The experience of seeing Stardust in the theaters recalled to me the reason for going to the theater in the first place: to get lost. And in a film that so expertly veers between suspense, wit, and heartfelt sweetness, getting lost is both inevitable and a pleasure. An intoxicating array of fantastic and epic elements are freewheelingly employed: romance, battles and intrigues for succession, the faerie realm, witchcraft, pirates...and skimmed on top, a layer of sparkling creativity that makes each of these elements fresh and entertaining rather than plot devices meant to draw crowds.

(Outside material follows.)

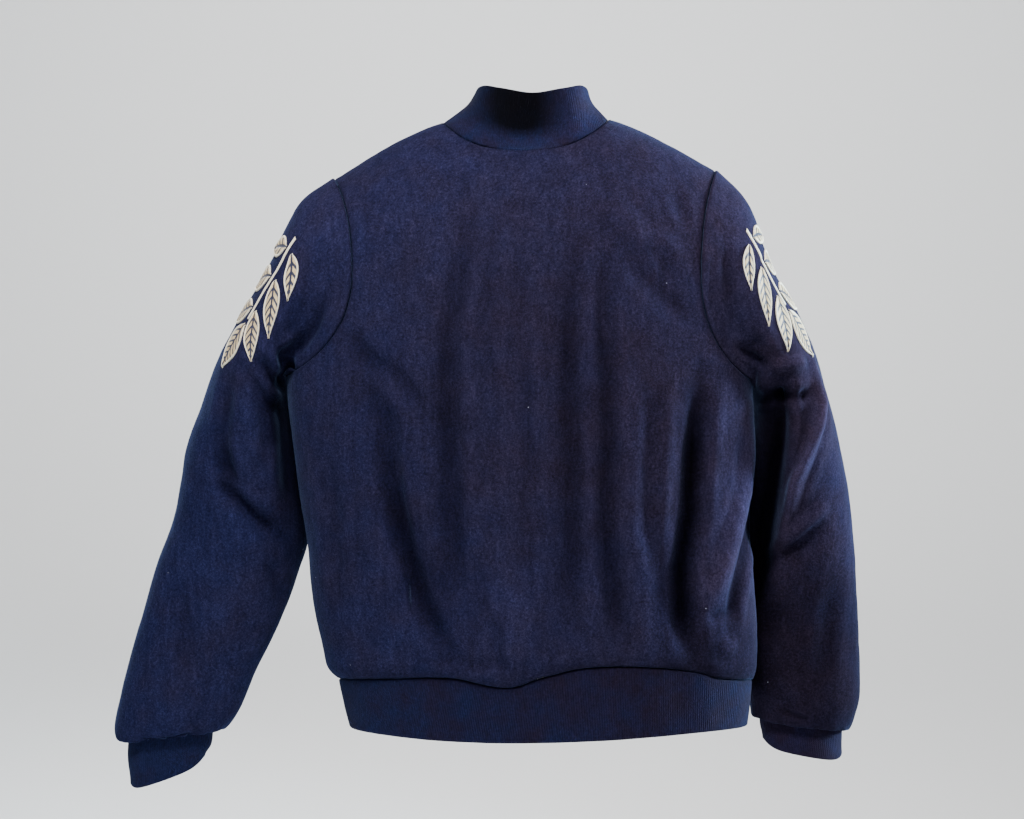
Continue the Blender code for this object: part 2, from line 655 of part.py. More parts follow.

The seven princes who are at loggerheads for the throne have a hilariously, disturbingly violent culture that culminates in one of the running gags of the film, wherein the ghosts of offed princes stick around to chat (and comment on the events of the living in much the same way that beer-bellied men shout vainly at sports games from the stands). The pirate captain, played by Robert De Niro, sets up one of the funniest movie situations I've ever seen. The character brings homosexuality into the film--which reminds us that it's 2007--in the most heartwarming and funny way possible rather than as a ponderous nudge at political correctness.
A number of reviewers have compared Stardust to The Princess Bride, but I think that they are not quite on the same level. Stardust is in some ways more completely entertaining than The Princess Bride, but I highly doubt that the former will ever have a similar cult following. There are no lines of dialogue that are so utterly memorable as to spawn in-jokes for the next twenty years--let's face it, William Goldman is a wordsmith to be reckoned with. Stardust is a remarkably fun, engaging film, but it's not going to change the world. The traditional fairy tale themes are preserved too entirely to be truly innovative--the plot is fun but it is also utterly predictable.
It is possible that Stardust will change the way moviemakers approach fantasy, and help them to realize that fairy tale elements don't need hefty doses of satire to be palatable to contemporary audiences. On the other hand, probably not--the success of the film, if it is successful, will most likely be ascribed to Michelle Pfeiffer's gorgeousness (which is considerable) and Claire Danes's form-fitting gown.
What I like most about Stardust is that finally we have a postmodern fairy tale in the best sense of the term; one that cleverly incorporates contemporary sensibilities and humor while still preserving the essential beauty--which exists even in darkness--that is the core element of fairy tales. It's not as if we don't know what will happen from the start; it's unlikely that there is anyone watching the film who expects the main character to end up with the supercilious Victoria. In the final half hour of the film, it's unlikely that the suspense is real for most viewers concerning the fates of the main character and his love. But instead of sneering at the conventions of fairy tales or at best drenching them in irony, as most contemporary fairy tales are wont to do, Stardust pays loving homage to the genre while at the same time giving us a gay pirate captain. The combination is simultaneously relatable and beautiful, as fairy tales should be.